New Year’s Eve Tradition Gets LED Twist

Arizona Hotel adds about 350 LED nodes to a six-foot-tall, 70-pound pine cone that drops on New Year's Eve.


Dec. 05, 2011 — by .(JavaScript must be enabled to view this email address)

When people think of large structures dropping as crowds of people look skyward on New Year’s Eve, most Americans go immediately to Times Square in New York City.

But replace the crystal-covered ball with an LED-encrusted six-foot-tall, 70-pound pine cone and you know why people flock to the Weatherford Hotel in Flagstaff, Ariz., every Dec. 31.

AVDomotics of nearby Sedona, Ariz., put LED nodes on each of the almost 350 large pine cones three years ago, making a celebration that was already festive even more so. Unlike most countdowns, the Weatherford does two with the pine cone, which hangs outside the hotel for all of December, starting in conjunction with the Times Square/East Coast drop leading up to 10 p.m. MT and doing it again just before midnight MT.

“The whole downtown becomes a big celebration, so it’s fun to be a part of that,” says Andy White, president/CEO of AVDomotics. “It’s a mini-Times Square. We looked at it as another opportunity to stretch our skills.”

Here’s a look at some of the revelry and merriment in the moments before and after the calendars turned to 2011:

The pine cone drop started as a celebration of the Weatherford’s 100th anniversary with what White calls “a trash can with Christmas lights on it.” Over the next decade, the popularity of the annual event grew and the hotel decided to go with a pine cone.

To achieve these eye-catching, full-color results, AVDomotics upgraded the Weatherford’s audio distribution system and integrated it with the lighting system on a single platform. That provided a foundation for implementing property-wide system integration, including the pine cone and exterior LED lighting, video distribution and indoor LED lighting in the hotel’s Exchange Pub. As part of its upgrades, AVDomotics included infrastructure for the TVs in the pub, although that portion of the upgrade is still to come, White says.

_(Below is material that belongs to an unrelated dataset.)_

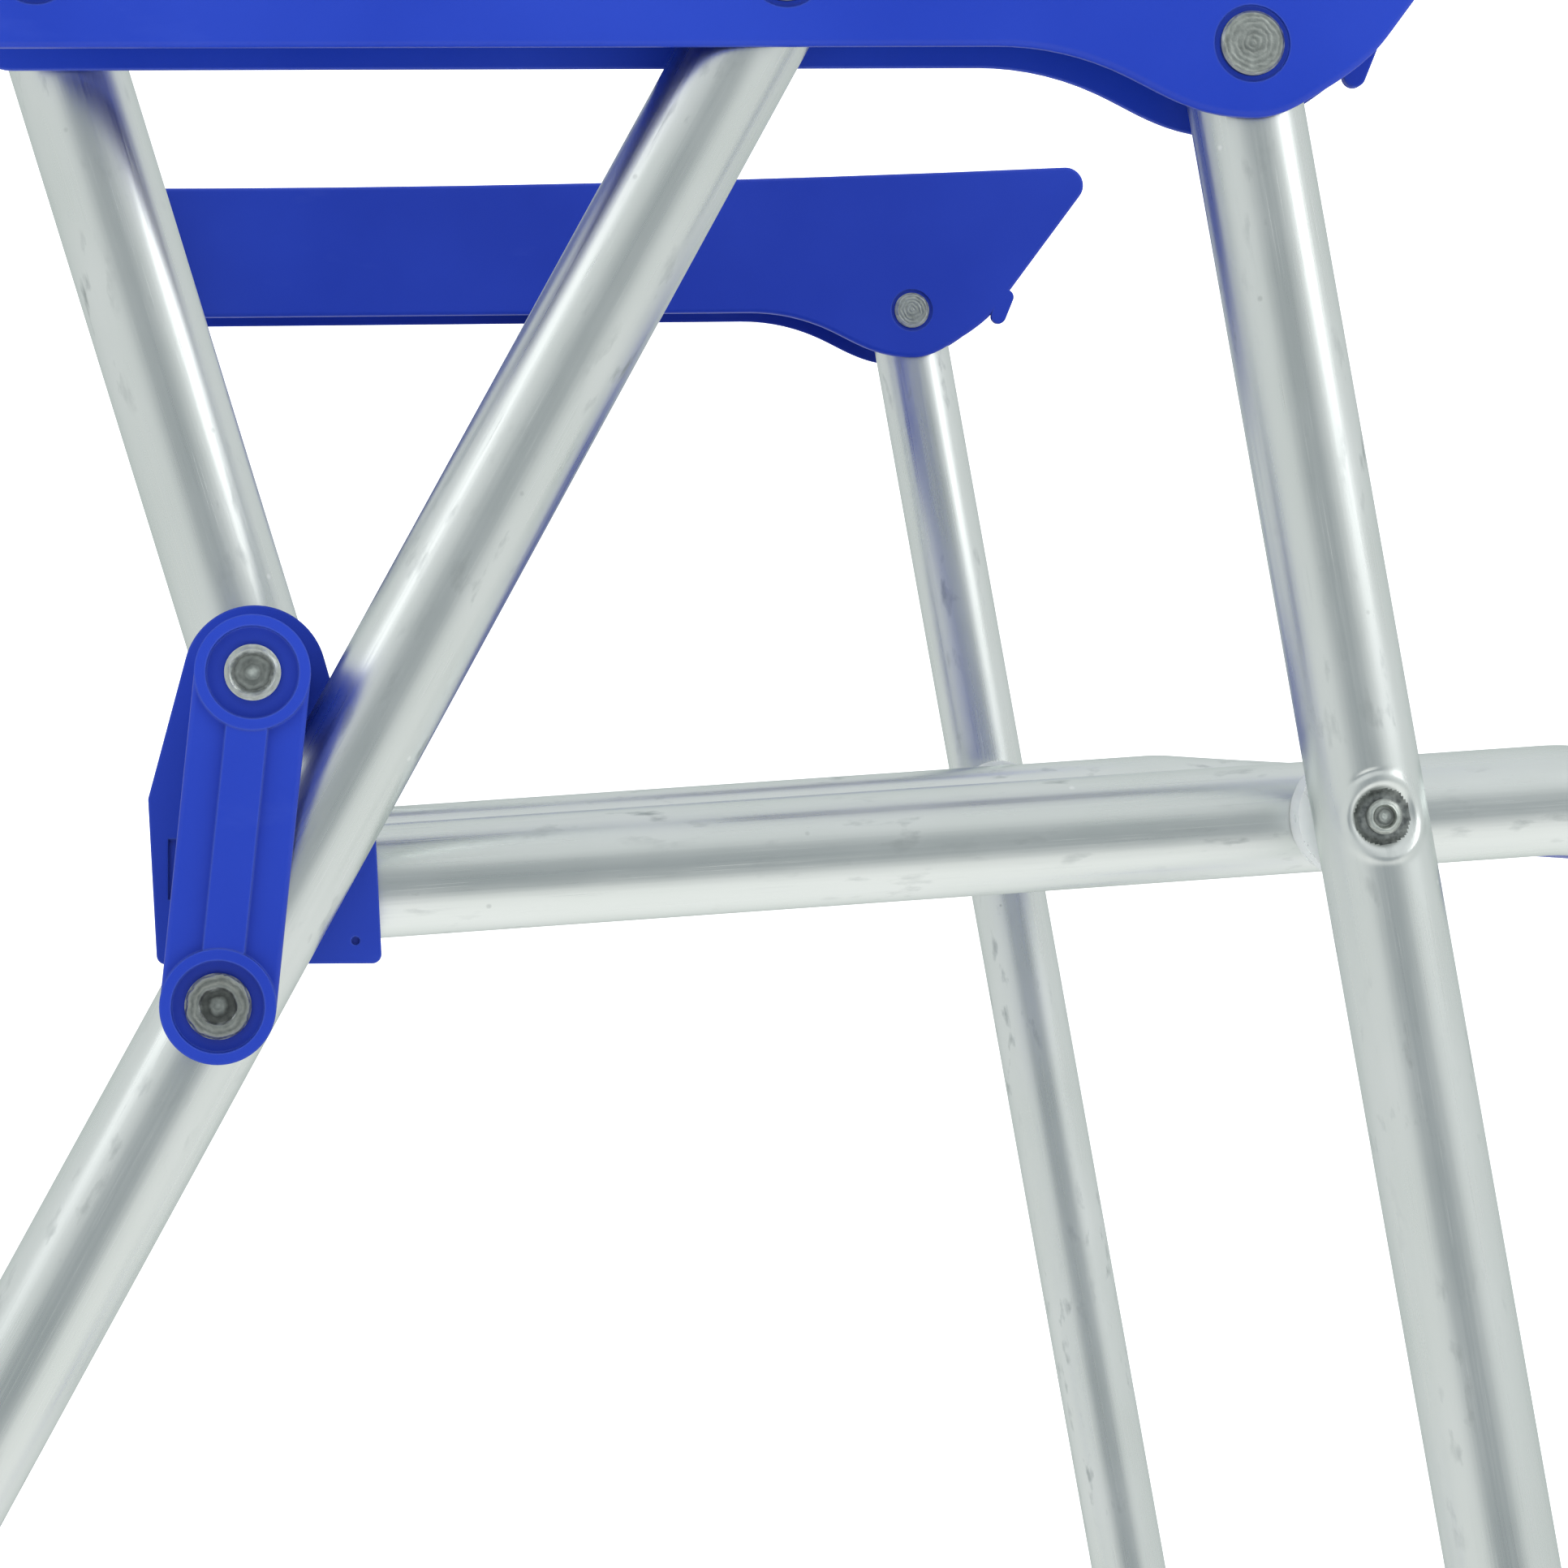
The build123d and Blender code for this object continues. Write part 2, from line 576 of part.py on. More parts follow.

Unlike most of his small A/V and security integration firm’s other projects, the Weatherford pine cone and all of the systems it contains had to be able to move as the object drops during the annual countdown to the new year. AVDomotics also included a color-changing system with a Crestron backbone that can be controlled from a mobile phone, White says. There’s also LED technology within the pine cone itself, he says.